Member of the French National Assembly Jacques Miyar said confrontation between Russia and France had no sense in the context of both countries’ common history.
"The current situation of confrontation has no sense and does not fit into the common history of Russia and France. It is necessary to start cooperation and build a world of solidarity as quickly as possible. The culture that unites us will be an alternative to conflicts," Miyar said.
"We have visited the Panorama, which was painted by the French artist [Francis Rubo] who considered himself as Russian," the lawmaker said.
The Crimean authorities held a referendum on March 16, 2014 on local residents’ attitude to Crimea’s reunification with Russia. With a record turnout of over 80%, 96.7% of Crimean residents and 95.6% of electors living in the Crimean port city of Sevastopol voted for the Black Sea peninsula’s reintegration into Russia.
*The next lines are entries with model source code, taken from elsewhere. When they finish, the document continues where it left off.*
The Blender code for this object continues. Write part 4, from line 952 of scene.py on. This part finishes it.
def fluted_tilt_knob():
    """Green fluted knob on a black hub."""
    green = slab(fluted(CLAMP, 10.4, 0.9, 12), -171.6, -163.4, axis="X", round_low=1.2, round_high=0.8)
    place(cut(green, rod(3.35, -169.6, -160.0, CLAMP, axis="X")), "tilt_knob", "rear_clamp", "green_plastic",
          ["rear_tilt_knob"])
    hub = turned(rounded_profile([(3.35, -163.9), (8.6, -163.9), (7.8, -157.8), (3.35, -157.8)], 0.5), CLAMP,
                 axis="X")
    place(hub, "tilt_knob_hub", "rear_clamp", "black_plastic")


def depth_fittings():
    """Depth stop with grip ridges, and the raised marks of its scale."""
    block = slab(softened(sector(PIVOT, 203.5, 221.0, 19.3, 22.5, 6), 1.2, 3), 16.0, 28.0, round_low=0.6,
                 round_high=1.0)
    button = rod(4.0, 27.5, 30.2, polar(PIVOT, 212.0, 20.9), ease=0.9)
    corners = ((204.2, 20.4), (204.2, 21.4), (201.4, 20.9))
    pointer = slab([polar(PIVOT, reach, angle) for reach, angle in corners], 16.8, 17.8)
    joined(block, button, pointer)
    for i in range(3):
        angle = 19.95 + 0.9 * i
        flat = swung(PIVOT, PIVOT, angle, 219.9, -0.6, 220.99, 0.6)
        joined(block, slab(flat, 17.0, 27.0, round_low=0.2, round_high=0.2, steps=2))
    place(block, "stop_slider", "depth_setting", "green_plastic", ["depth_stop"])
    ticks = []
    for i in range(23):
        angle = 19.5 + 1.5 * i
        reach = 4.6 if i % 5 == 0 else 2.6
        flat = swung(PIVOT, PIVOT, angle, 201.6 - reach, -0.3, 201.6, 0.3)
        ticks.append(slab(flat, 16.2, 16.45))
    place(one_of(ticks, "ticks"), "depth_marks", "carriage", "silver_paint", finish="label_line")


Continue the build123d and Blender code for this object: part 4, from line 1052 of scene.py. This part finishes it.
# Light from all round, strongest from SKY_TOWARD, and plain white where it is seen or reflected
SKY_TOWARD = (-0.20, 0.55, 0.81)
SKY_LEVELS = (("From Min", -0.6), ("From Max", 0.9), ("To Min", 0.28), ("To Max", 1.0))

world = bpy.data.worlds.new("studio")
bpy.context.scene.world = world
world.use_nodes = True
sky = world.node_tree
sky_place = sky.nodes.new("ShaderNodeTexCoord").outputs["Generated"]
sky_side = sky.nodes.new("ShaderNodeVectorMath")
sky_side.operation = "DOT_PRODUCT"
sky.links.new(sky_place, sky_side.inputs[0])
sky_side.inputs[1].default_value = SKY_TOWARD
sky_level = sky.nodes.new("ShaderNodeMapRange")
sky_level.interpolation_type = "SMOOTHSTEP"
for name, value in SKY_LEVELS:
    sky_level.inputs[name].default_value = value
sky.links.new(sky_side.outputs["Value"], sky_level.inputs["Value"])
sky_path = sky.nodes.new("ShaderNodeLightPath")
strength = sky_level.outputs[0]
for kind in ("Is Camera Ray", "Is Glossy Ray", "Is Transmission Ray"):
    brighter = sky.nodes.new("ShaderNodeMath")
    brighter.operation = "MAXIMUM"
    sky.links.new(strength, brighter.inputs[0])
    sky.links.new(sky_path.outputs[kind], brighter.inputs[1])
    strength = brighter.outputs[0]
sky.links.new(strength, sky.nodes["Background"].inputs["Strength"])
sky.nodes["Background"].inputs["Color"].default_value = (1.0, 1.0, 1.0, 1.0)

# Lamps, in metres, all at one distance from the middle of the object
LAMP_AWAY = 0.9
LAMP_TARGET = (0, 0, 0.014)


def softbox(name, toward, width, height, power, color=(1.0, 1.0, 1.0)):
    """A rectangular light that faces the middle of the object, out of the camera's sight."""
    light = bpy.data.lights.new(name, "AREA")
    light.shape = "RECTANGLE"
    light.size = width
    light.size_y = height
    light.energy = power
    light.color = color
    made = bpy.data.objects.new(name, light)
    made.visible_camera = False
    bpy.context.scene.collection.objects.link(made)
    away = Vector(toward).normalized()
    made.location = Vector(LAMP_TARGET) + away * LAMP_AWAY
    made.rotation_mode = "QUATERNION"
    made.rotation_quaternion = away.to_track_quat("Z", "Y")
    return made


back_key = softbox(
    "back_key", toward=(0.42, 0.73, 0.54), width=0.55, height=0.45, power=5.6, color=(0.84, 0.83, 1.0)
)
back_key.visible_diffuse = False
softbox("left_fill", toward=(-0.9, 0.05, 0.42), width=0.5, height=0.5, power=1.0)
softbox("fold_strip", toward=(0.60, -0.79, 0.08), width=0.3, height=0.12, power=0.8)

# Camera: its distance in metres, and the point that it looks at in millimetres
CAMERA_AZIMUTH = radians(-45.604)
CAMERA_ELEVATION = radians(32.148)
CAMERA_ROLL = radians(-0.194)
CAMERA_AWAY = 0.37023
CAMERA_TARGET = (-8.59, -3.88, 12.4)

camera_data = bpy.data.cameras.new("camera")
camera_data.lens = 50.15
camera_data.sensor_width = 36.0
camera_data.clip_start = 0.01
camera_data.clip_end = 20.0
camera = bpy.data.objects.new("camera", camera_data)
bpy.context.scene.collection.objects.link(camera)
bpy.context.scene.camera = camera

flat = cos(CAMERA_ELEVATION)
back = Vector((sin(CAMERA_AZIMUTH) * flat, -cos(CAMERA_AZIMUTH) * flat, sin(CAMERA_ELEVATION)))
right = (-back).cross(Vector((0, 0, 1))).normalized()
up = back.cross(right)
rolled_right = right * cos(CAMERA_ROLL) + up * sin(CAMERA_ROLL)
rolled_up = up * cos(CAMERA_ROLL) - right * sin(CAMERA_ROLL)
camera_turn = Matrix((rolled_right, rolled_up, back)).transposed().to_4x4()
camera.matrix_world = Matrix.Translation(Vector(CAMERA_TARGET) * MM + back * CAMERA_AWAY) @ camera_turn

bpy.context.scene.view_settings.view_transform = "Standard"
The treaty on integrating the Republic of Crimea and the city of Sevastopol into Russia was approved by both houses of the Russian parliament, after which President Vladimir Putin signed a federal law on incorporating two new constituent entities into the Russian Federation.
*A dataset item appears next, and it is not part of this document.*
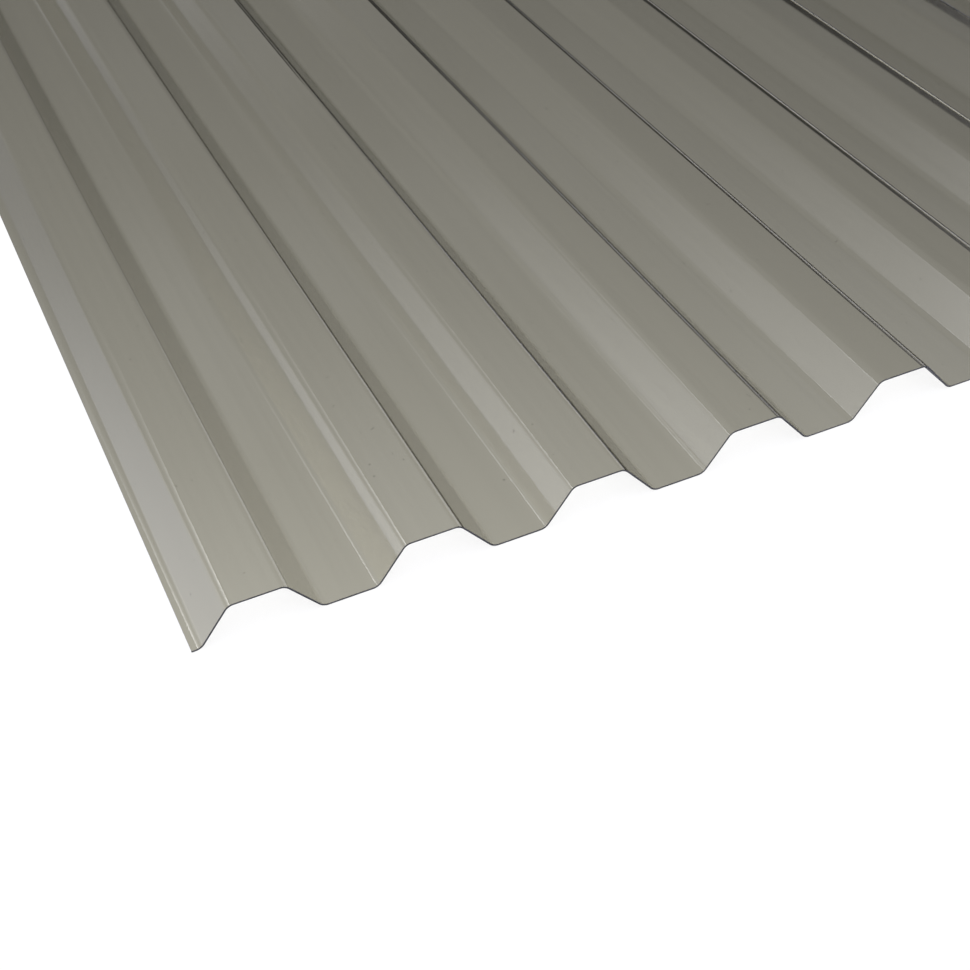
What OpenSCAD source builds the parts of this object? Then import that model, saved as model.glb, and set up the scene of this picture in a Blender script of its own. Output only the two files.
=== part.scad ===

Ukraine, the United States and the European Union have refused to recognize Crimea as part of Russia, despite the referendum’s convincing results.
Crimea used to be part of Russia from 1784 until 1954 when Soviet leader Nikita Khrushchev handed it over to the Ukrainian Soviet Socialist Republic in a voluntaristic act. Crimea remained part of independent Ukraine after the USSR collapsed in 1991.